One of the things I found interesting was that even during that period a fair number of proto-woke types still hated him just because they didn't like a man getting praise for being a feminist.

It was an early version of, 'Nothing is ever good enough for these people'. I'm certain they had no idea he was as much of an asshole as he is, just as I'm certain they're pretending now that they 'could just tell'. They were, and are, merely miserable contrarians who are why the 'just let people enjoy things' meme exists.

They didn't dislike him because he was a bad person, they disliked him so he must be a bad person. None of them at the time thought he was anything like who he turned out to be, it was just generic 'speaking over women's voices' and 'not being a good enough ally' crap of your typical SJW circular firing squad.

Whedon fangirls were completely insufferable in that obsessive, bleeds over to real life way. But the people who had to make sure everyone knew how much they hated him weren't trolls or even Kiwi-types, it was other fangirls who felt left out and couldn't just say, 'good for you, not for me'. Women like pastured lolcow Nora Reed would have been the main types to do this, who hate nearly everything. They only have a decent vindication rate because the men they exclusively associate with are soy-filled male feminists of the sort that always end up being predatory.
 
I've still got a soft spot for a lot of Whedon's stuff. Dollhouse was the one where a friend told me about it and I pointed out that it sounded incredibly dodgy and nothing I saw of it changed that. Every episode left me with the desire to scrub myself with a wire brush.

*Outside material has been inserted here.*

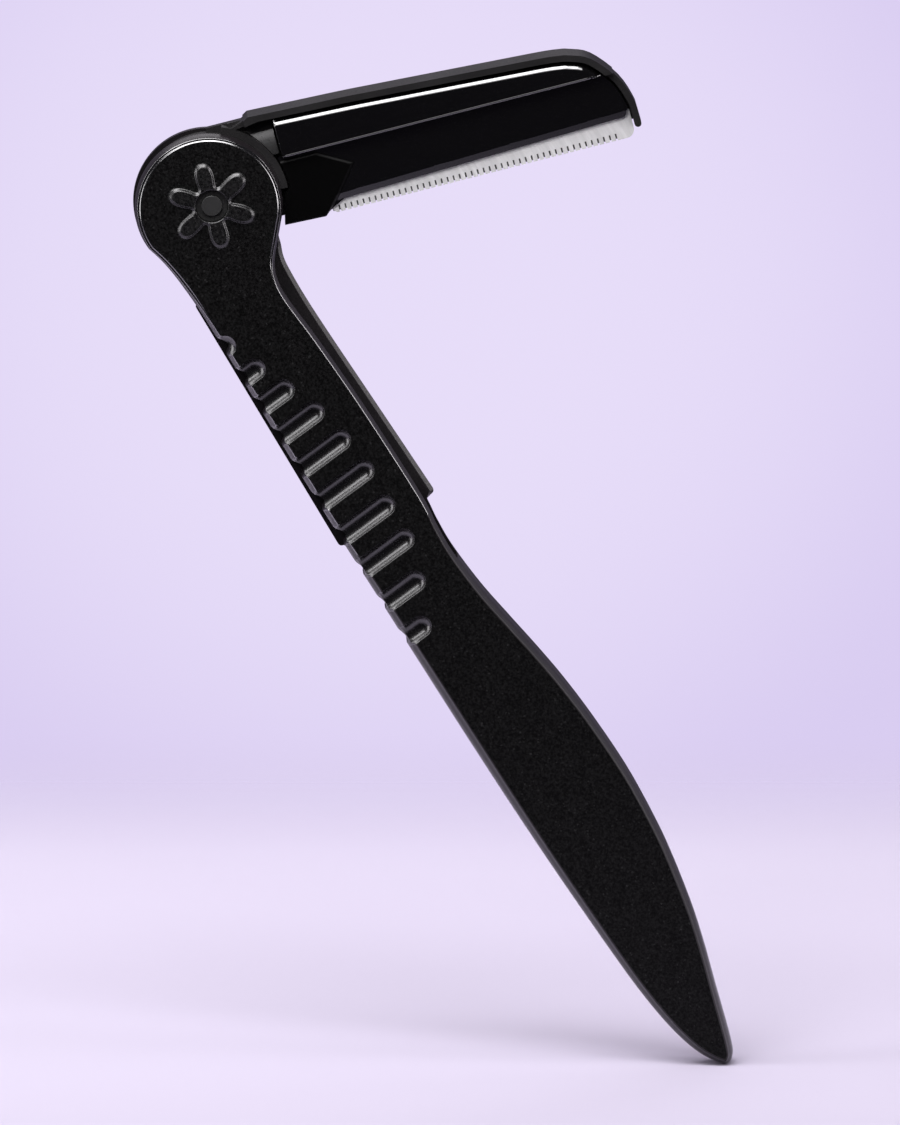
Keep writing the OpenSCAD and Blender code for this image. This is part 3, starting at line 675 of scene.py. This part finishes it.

About the only thing I have a degree of disbelief about is the "Whedon deliberately lightened my skin because he's racist!" As near as I can tell the whole movie got lightened so while I am sympathetic to a black actor who would find it more noticeable I don't think that is on Whedon.

On the other hand seeing a reasonably famous "male feminist" destroyed like this warms my heart because he won't be the last.